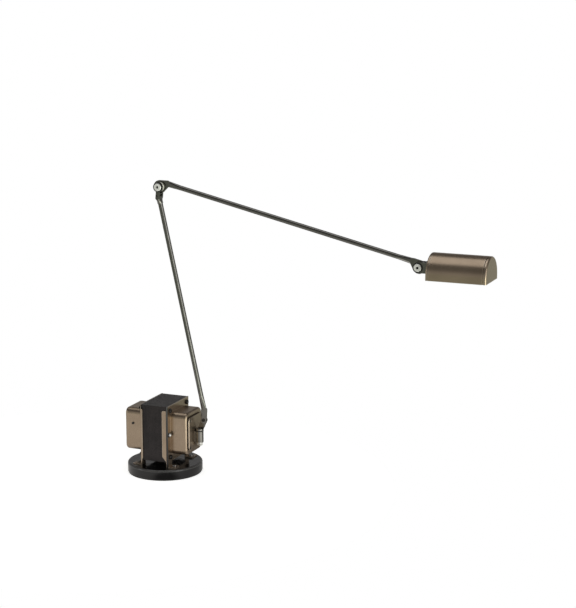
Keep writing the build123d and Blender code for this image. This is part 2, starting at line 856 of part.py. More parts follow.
write(end_plate.part, "end_plate")

with BuildPart() as plate_screws:
    with BuildSketch(end_plane(plate_front, 1)):
        with GridLocations(2 * plate_screw_y, 2 * plate_screw_z, 2, 2):
            Circle(plate_screw_radius)
    extrude(amount=-plate_thickness - gasket_thickness - sheet - plate_screw_tail)
    with Locations(end_plane(plate_front, 1)):
        with GridLocations(2 * plate_screw_y, 2 * plate_screw_z, 2, 2):
            Cone(
                plate_screw_radius,
                plate_screw_head_radius,
                plate_screw_cone,
                align=(Align.CENTER, Align.CENTER, Align.MAX),
            )
write(plate_screws.part, "plate_screws")

# Upright bearing barrel with a saddle against the end plate.
with BuildPart() as swivel_barrel:
    with BuildSketch(Plane.XY.offset(barrel_low)):
        with Locations((swivel_x, 0)):
            Circle(barrel_radius)
        with Locations(((plate_front + swivel_x) / 2, 0)):
            Rectangle(swivel_x - plate_front, 2 * barrel_saddle_half_width)
        with Locations((swivel_x, 0)):
            Circle(swivel_pin_radius + running_fit, mode=Mode.SUBTRACT)
    extrude(amount=barrel_high - barrel_low)
    with BuildSketch(end_plane(plate_front, 1)):
        with Locations((0, barrel_middle)):
            with GridLocations(1, barrel_screw_spread, 1, 2):
                Circle(barrel_screw_radius)
    extrude(amount=barrel_screw_bite, mode=Mode.SUBTRACT)
write(swivel_barrel.part, "swivel_barrel")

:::

Copy out every line of the data above, exactly as given.

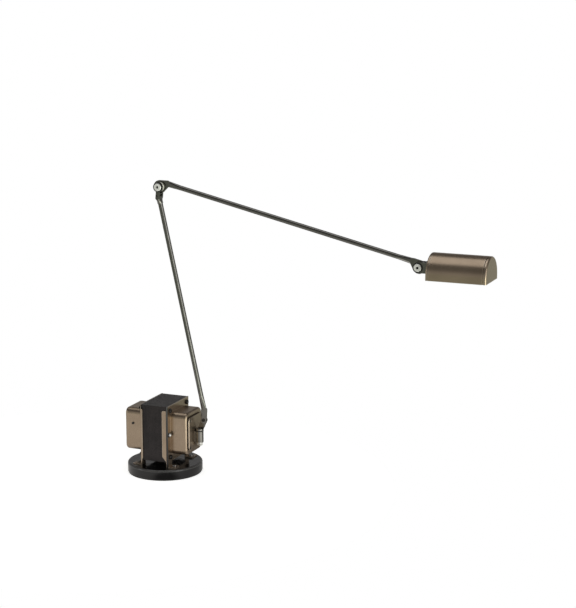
Keep writing the build123d and Blender code for this image. This is part 2, starting at line 856 of part.py. More parts follow.
write(end_plate.part, "end_plate")

with BuildPart() as plate_screws:
    with BuildSketch(end_plane(plate_front, 1)):
        with GridLocations(2 * plate_screw_y, 2 * plate_screw_z, 2, 2):
            Circle(plate_screw_radius)
    extrude(amount=-plate_thickness - gasket_thickness - sheet - plate_screw_tail)
    with Locations(end_plane(plate_front, 1)):
        with GridLocations(2 * plate_screw_y, 2 * plate_screw_z, 2, 2):
            Cone(
                plate_screw_radius,
                plate_screw_head_radius,
                plate_screw_cone,
                align=(Align.CENTER, Align.CENTER, Align.MAX),
            )
write(plate_screws.part, "plate_screws")

# Upright bearing barrel with a saddle against the end plate.
with BuildPart() as swivel_barrel:
    with BuildSketch(Plane.XY.offset(barrel_low)):
        with Locations((swivel_x, 0)):
            Circle(barrel_radius)
        with Locations(((plate_front + swivel_x) / 2, 0)):
            Rectangle(swivel_x - plate_front, 2 * barrel_saddle_half_width)
        with Locations((swivel_x, 0)):
            Circle(swivel_pin_radius + running_fit, mode=Mode.SUBTRACT)
    extrude(amount=barrel_high - barrel_low)
    with BuildSketch(end_plane(plate_front, 1)):
        with Locations((0, barrel_middle)):
            with GridLocations(1, barrel_screw_spread, 1, 2):
                Circle(barrel_screw_radius)
    extrude(amount=barrel_screw_bite, mode=Mode.SUBTRACT)
write(swivel_barrel.part, "swivel_barrel")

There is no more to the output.